Al Jazeera reports that opposition leader Hameed al-Ahmar had called for dialogue and cooperation to solve the crisis peacefully, but the government rejected the bid.

The government's commitment to its campaign comes amid a new bout of fighting on Thursday. Saba, Yemen's official news agency, reports that Yemeni forces killed 17 rebels and captured four others Thursday in the Saada province, where the rebellion is centered. But the Associated Press writes that the Houthis claimed they were able to repel the government's attack and inflicted a "large loss of life." The fresh fighting came just a week after the government declared a cease-fire for humanitarian reasons that ended after less than a day. More than 16,000 Yemenis have been displaced by the fighting, with thousands more unable to escape the conflict zone.
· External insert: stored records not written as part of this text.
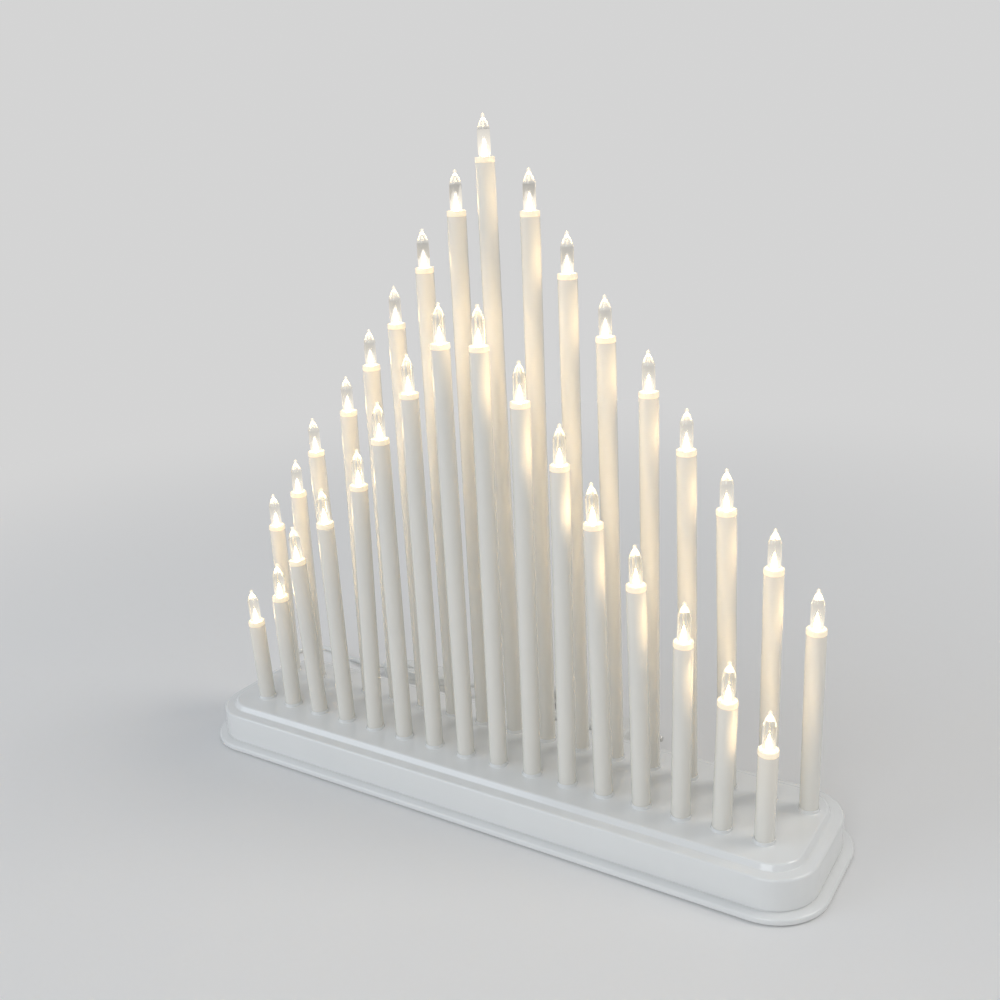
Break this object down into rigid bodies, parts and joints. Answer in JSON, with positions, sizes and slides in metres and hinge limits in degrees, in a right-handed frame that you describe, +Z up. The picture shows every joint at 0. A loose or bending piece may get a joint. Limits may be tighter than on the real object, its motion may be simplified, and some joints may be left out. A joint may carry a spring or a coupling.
{
  "type": "electric candle bridge",
  "caption": "Free-standing electric candle bridge: rows of slim white tubes with clear flame bulbs rise to a peak on a long stepped base, with a switched cord and flat plug.",
  "frame": {"origin": "on the standing surface, below the middle of the base", "axes": "+X along the candle rows to the right seen from the front, +Y to the back where the cord leaves, +Z up"},
  "size_m": [0.4552, 0.1636, 0.3885],
  "materials": {
    "candle_white": "glossy white moulded plastic",
    "holder_cream": "milky translucent plastic, lit warm from inside",
    "bulb_clear": "clear flame bulb",
    "led_warm": "warm white LED, lit",
    "base_white": "glossy white moulded plastic",
    "plate_white": "white plastic plate",
    "foot_rubber": "dark rubber",
    "board_green": "coated circuit board",
    "component_dark": "moulded electronic parts",
    "terminal_green": "moulded terminal block",
    "cord_white": "smooth white cord sheath",
    "tie_white": "white plastic band",
    "switch_white": "white moulded plastic",
    "contact_brass": "stamped brass",
    "plug_white": "white moulded plastic",
    "pin_metal": "nickel-plated brass pins"
  },
  "bodies": {
    "arch": {"candle_tube_back_01": "candle_white", "candle_tube_back_02": "candle_white", "candle_tube_back_03": "candle_white", "candle_tube_back_04": "candle_white", "candle_tube_back_05": "candle_white", "candle_tube_back_06": "candle_white", "candle_tube_back_07": "candle_white", "candle_tube_back_08": "candle_white", "candle_tube_back_09": "candle_white", "candle_tube_back_10": "candle_white", "candle_tube_back_11": "candle_white", "candle_tube_back_12": "candle_white", "candle_tube_back_13": "candle_white", "candle_tube_back_14": "candle_white", "candle_tube_back_15": "candle_white", "candle_tube_back_16": "candle_white", "candle_tube_back_17": "candle_white", "candle_tube_front_01": "candle_white", "candle_tube_front_02": "candle_white", "candle_tube_front_03": "candle_white", "candle_tube_front_04": "candle_white", "candle_tube_front_05": "candle_white", "candle_tube_front_06": "candle_white", "candle_tube_front_07": "candle_white", "candle_tube_front_08": "candle_white", "candle_tube_front_09": "candle_white", "candle_tube_front_10": "candle_white", "candle_tube_front_11": "candle_white", "candle_tube_front_12": "candle_white", "candle_tube_front_13": "candle_white", "candle_tube_front_14": "candle_white", "candle_tube_front_15": "candle_white", "candle_tube_front_16": "candle_white", "lamp_holders_back": "holder_cream", "lamp_holders_front": "holder_cream", "flame_bulbs_back": "bulb_clear", "flame_bulbs_front": "bulb_clear", "leds_back": "led_warm", "leds_front": "led_warm", "base_housing": "base_white", "base_plate": "plate_white", "rubber_feet": "foot_rubber", "driver_board": "board_green", "driver_components": "component_dark", "terminal_block": "terminal_green", "cord_bush": "cord_white", "cord_to_switch": "cord_white", "cord_to_coil": "cord_white", "cord_coil": "cord_white", "cord_to_plug": "cord_white", "coil_tie": "tie_white", "switch_lower_shell": "switch_white", "switch_upper_shell": "switch_white", "switch_contacts": "contact_brass", "plug_body": "plug_white", "plug_pins": "pin_metal"},
    "rocker": {"switch_rocker": "switch_white"}
  },
  "joints": [
    {"name": "rocker_hinge", "type": "hinge", "parent": "arch", "child": "rocker", "pos_m": [-0.124, 0.085, 0.0099], "axis": [-0.0349, 0.9994, 0], "range_deg": [0, 18]}
  ]
}
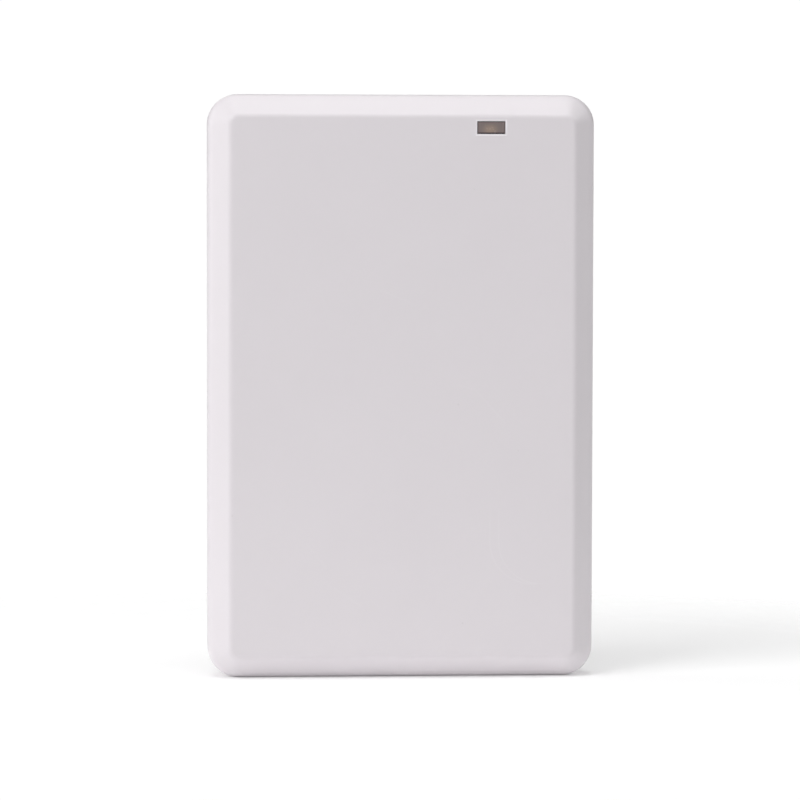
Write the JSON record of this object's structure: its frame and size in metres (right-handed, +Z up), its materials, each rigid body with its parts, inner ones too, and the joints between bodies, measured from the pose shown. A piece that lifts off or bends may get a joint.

Yemen has been fighting the Houthi rebels, named for their late leader Hussein al-Houthi, intermittently since 2004. The Sunni government has painted the Houthis, who are members of the moderate Shia Zaydi sect, as extremists in the Al Qaeda mold, The Christian Science Monitor reported in a background piece on the conflict. The Houthis, however, say that they are protecting their regional culture from attack by the government. They also complain of being marginalized and discriminated against by the government.

The Economist writes that although the Houthis are outnumbered by government forces, "much of the reason for their success lies with the [Yemeni] army itself."

The ongoing conflict has led to a humanitarian crisis among those displaced by the fighting, writes Voice of America. Some 150,000 people are in need of aid, but continued fighting and mined roads prevent humanitarian groups from reaching them, according to the World Food ProgramUnited Press International reports that during the Yemeni government's ceasefire last week to allow humanitarian groups to reach those in need, Houthi mines prevented the aid from getting through.

The Daily Telegraph writes that the US might be forced to get involved to prevent Yemen from becoming a "failed state."

The country's unrest has already involved other regional powers – Yemen accuses Iran of backing the Houthi rebels, and Iran has accused Saudi Arabia, a staunch Yemeni ally, of launching attacks on the rebels from Saudi territory, as The Christian Science Monitor reported. Al Qaeda has also become a growing force in the tiny, impoverished nation after the Yemen and Saudi branches of the terrorist group joined forces in January.